→ TASK TO COMPLETE
Reproduce the listing that follows with no differences at all.

____

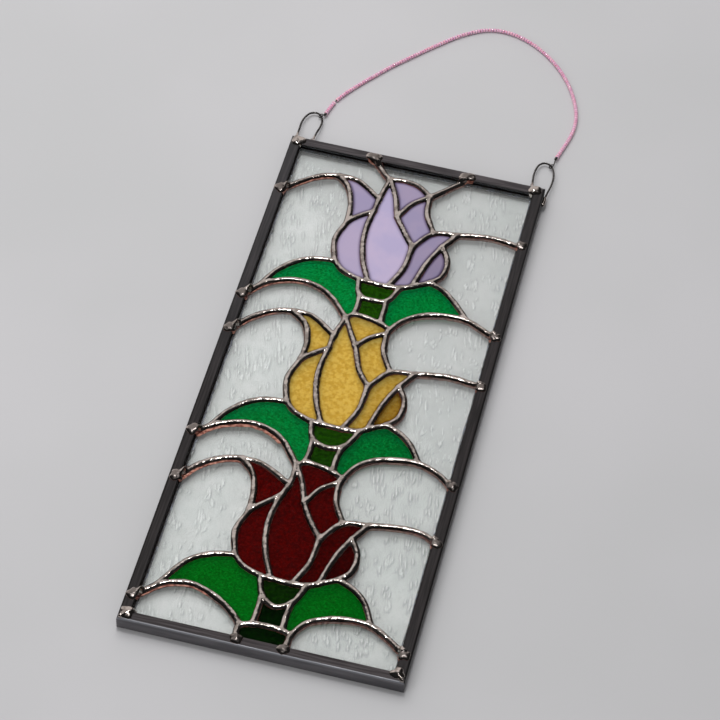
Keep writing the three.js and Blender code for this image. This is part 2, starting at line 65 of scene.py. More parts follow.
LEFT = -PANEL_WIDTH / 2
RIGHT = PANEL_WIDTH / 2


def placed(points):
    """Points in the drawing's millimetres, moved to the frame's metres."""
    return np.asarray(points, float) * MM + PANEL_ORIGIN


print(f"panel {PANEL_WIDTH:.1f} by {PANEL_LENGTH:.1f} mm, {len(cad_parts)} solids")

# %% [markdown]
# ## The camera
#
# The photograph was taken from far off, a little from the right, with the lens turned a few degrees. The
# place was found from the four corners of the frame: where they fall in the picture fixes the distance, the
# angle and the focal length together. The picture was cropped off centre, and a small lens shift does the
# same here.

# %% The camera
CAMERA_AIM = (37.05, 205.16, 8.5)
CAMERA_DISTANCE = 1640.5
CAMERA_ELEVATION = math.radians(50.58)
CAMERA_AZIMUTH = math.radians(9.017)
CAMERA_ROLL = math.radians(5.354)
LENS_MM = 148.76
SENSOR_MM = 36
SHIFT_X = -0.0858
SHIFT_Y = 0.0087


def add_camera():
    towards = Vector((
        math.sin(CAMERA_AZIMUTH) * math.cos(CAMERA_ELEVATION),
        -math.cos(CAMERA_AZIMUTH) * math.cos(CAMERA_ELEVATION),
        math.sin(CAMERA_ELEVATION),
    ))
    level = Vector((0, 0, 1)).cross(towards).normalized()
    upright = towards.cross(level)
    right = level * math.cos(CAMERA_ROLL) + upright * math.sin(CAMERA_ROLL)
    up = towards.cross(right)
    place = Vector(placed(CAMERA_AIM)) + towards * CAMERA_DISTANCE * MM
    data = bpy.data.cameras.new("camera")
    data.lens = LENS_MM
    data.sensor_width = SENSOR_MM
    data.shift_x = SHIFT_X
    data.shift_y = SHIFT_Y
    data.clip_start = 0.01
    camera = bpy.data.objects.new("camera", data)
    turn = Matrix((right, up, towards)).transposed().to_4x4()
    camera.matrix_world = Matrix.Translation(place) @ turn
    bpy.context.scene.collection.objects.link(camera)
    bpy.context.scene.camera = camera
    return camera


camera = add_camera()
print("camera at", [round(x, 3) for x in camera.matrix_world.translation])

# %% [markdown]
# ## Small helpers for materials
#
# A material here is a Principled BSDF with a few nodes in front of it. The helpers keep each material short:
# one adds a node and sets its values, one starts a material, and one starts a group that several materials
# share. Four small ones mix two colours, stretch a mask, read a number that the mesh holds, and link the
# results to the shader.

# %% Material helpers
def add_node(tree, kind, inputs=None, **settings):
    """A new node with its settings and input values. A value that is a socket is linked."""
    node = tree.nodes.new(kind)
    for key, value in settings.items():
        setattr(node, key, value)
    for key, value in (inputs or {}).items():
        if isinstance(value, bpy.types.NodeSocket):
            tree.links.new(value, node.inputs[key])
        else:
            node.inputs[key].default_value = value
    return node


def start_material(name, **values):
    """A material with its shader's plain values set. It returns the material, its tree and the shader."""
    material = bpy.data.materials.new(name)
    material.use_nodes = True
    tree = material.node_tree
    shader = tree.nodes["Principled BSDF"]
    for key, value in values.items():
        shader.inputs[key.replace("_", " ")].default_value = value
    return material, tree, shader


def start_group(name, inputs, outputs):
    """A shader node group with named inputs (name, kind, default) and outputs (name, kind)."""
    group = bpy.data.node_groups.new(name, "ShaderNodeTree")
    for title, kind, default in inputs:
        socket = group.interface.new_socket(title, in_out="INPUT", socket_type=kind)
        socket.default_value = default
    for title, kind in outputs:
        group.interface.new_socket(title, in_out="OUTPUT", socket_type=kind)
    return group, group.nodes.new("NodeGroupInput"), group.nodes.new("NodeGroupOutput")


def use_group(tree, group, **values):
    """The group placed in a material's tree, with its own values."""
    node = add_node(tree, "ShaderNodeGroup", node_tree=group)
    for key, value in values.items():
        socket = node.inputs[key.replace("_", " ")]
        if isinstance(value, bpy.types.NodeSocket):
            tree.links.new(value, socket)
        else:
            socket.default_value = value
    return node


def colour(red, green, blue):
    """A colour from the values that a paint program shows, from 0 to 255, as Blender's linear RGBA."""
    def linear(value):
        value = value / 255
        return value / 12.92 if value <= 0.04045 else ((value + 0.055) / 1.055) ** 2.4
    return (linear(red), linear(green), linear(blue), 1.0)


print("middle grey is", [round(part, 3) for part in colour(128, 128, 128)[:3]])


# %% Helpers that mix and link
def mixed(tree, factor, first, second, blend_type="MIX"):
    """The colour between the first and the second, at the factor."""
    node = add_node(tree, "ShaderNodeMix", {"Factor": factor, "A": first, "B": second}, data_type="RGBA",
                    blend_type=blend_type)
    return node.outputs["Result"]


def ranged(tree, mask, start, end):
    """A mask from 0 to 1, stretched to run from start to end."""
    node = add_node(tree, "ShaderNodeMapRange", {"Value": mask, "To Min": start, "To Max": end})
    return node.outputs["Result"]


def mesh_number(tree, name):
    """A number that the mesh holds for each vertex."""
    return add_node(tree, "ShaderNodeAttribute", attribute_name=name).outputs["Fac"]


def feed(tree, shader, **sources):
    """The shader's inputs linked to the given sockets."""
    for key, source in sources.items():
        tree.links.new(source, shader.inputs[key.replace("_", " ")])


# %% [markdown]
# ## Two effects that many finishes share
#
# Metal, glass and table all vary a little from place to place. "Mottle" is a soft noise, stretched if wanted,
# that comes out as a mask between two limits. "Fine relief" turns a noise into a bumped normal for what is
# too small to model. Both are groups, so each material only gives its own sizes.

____

→ RESULT OF THIS EXERCISE
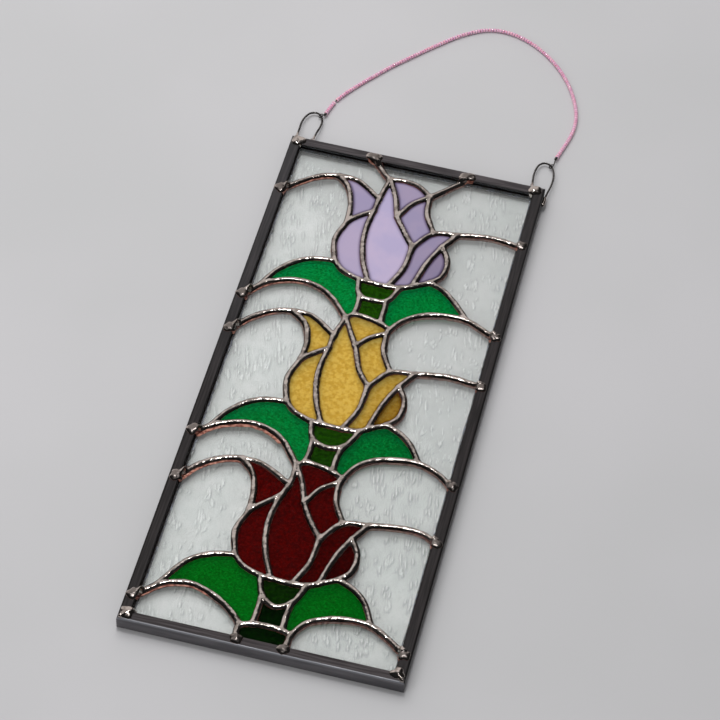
Keep writing the three.js and Blender code for this image. This is part 2, starting at line 65 of scene.py. More parts follow.
LEFT = -PANEL_WIDTH / 2
RIGHT = PANEL_WIDTH / 2


def placed(points):
    """Points in the drawing's millimetres, moved to the frame's metres."""
    return np.asarray(points, float) * MM + PANEL_ORIGIN


print(f"panel {PANEL_WIDTH:.1f} by {PANEL_LENGTH:.1f} mm, {len(cad_parts)} solids")

# %% [markdown]
# ## The camera
#
# The photograph was taken from far off, a little from the right, with the lens turned a few degrees. The
# place was found from the four corners of the frame: where they fall in the picture fixes the distance, the
# angle and the focal length together. The picture was cropped off centre, and a small lens shift does the
# same here.

# %% The camera
CAMERA_AIM = (37.05, 205.16, 8.5)
CAMERA_DISTANCE = 1640.5
CAMERA_ELEVATION = math.radians(50.58)
CAMERA_AZIMUTH = math.radians(9.017)
CAMERA_ROLL = math.radians(5.354)
LENS_MM = 148.76
SENSOR_MM = 36
SHIFT_X = -0.0858
SHIFT_Y = 0.0087


def add_camera():
    towards = Vector((
        math.sin(CAMERA_AZIMUTH) * math.cos(CAMERA_ELEVATION),
        -math.cos(CAMERA_AZIMUTH) * math.cos(CAMERA_ELEVATION),
        math.sin(CAMERA_ELEVATION),
    ))
    level = Vector((0, 0, 1)).cross(towards).normalized()
    upright = towards.cross(level)
    right = level * math.cos(CAMERA_ROLL) + upright * math.sin(CAMERA_ROLL)
    up = towards.cross(right)
    place = Vector(placed(CAMERA_AIM)) + towards * CAMERA_DISTANCE * MM
    data = bpy.data.cameras.new("camera")
    data.lens = LENS_MM
    data.sensor_width = SENSOR_MM
    data.shift_x = SHIFT_X
    data.shift_y = SHIFT_Y
    data.clip_start = 0.01
    camera = bpy.data.objects.new("camera", data)
    turn = Matrix((right, up, towards)).transposed().to_4x4()
    camera.matrix_world = Matrix.Translation(place) @ turn
    bpy.context.scene.collection.objects.link(camera)
    bpy.context.scene.camera = camera
    return camera


camera = add_camera()
print("camera at", [round(x, 3) for x in camera.matrix_world.translation])

# %% [markdown]
# ## Small helpers for materials
#
# A material here is a Principled BSDF with a few nodes in front of it. The helpers keep each material short:
# one adds a node and sets its values, one starts a material, and one starts a group that several materials
# share. Four small ones mix two colours, stretch a mask, read a number that the mesh holds, and link the
# results to the shader.

# %% Material helpers
def add_node(tree, kind, inputs=None, **settings):
    """A new node with its settings and input values. A value that is a socket is linked."""
    node = tree.nodes.new(kind)
    for key, value in settings.items():
        setattr(node, key, value)
    for key, value in (inputs or {}).items():
        if isinstance(value, bpy.types.NodeSocket):
            tree.links.new(value, node.inputs[key])
        else:
            node.inputs[key].default_value = value
    return node


def start_material(name, **values):
    """A material with its shader's plain values set. It returns the material, its tree and the shader."""
    material = bpy.data.materials.new(name)
    material.use_nodes = True
    tree = material.node_tree
    shader = tree.nodes["Principled BSDF"]
    for key, value in values.items():
        shader.inputs[key.replace("_", " ")].default_value = value
    return material, tree, shader


def start_group(name, inputs, outputs):
    """A shader node group with named inputs (name, kind, default) and outputs (name, kind)."""
    group = bpy.data.node_groups.new(name, "ShaderNodeTree")
    for title, kind, default in inputs:
        socket = group.interface.new_socket(title, in_out="INPUT", socket_type=kind)
        socket.default_value = default
    for title, kind in outputs:
        group.interface.new_socket(title, in_out="OUTPUT", socket_type=kind)
    return group, group.nodes.new("NodeGroupInput"), group.nodes.new("NodeGroupOutput")


def use_group(tree, group, **values):
    """The group placed in a material's tree, with its own values."""
    node = add_node(tree, "ShaderNodeGroup", node_tree=group)
    for key, value in values.items():
        socket = node.inputs[key.replace("_", " ")]
        if isinstance(value, bpy.types.NodeSocket):
            tree.links.new(value, socket)
        else:
            socket.default_value = value
    return node


def colour(red, green, blue):
    """A colour from the values that a paint program shows, from 0 to 255, as Blender's linear RGBA."""
    def linear(value):
        value = value / 255
        return value / 12.92 if value <= 0.04045 else ((value + 0.055) / 1.055) ** 2.4
    return (linear(red), linear(green), linear(blue), 1.0)


print("middle grey is", [round(part, 3) for part in colour(128, 128, 128)[:3]])


# %% Helpers that mix and link
def mixed(tree, factor, first, second, blend_type="MIX"):
    """The colour between the first and the second, at the factor."""
    node = add_node(tree, "ShaderNodeMix", {"Factor": factor, "A": first, "B": second}, data_type="RGBA",
                    blend_type=blend_type)
    return node.outputs["Result"]


def ranged(tree, mask, start, end):
    """A mask from 0 to 1, stretched to run from start to end."""
    node = add_node(tree, "ShaderNodeMapRange", {"Value": mask, "To Min": start, "To Max": end})
    return node.outputs["Result"]


def mesh_number(tree, name):
    """A number that the mesh holds for each vertex."""
    return add_node(tree, "ShaderNodeAttribute", attribute_name=name).outputs["Fac"]


def feed(tree, shader, **sources):
    """The shader's inputs linked to the given sockets."""
    for key, source in sources.items():
        tree.links.new(source, shader.inputs[key.replace("_", " ")])


# %% [markdown]
# ## Two effects that many finishes share
#
# Metal, glass and table all vary a little from place to place. "Mottle" is a soft noise, stretched if wanted,
# that comes out as a mask between two limits. "Fine relief" turns a noise into a bumped normal for what is
# too small to model. Both are groups, so each material only gives its own sizes.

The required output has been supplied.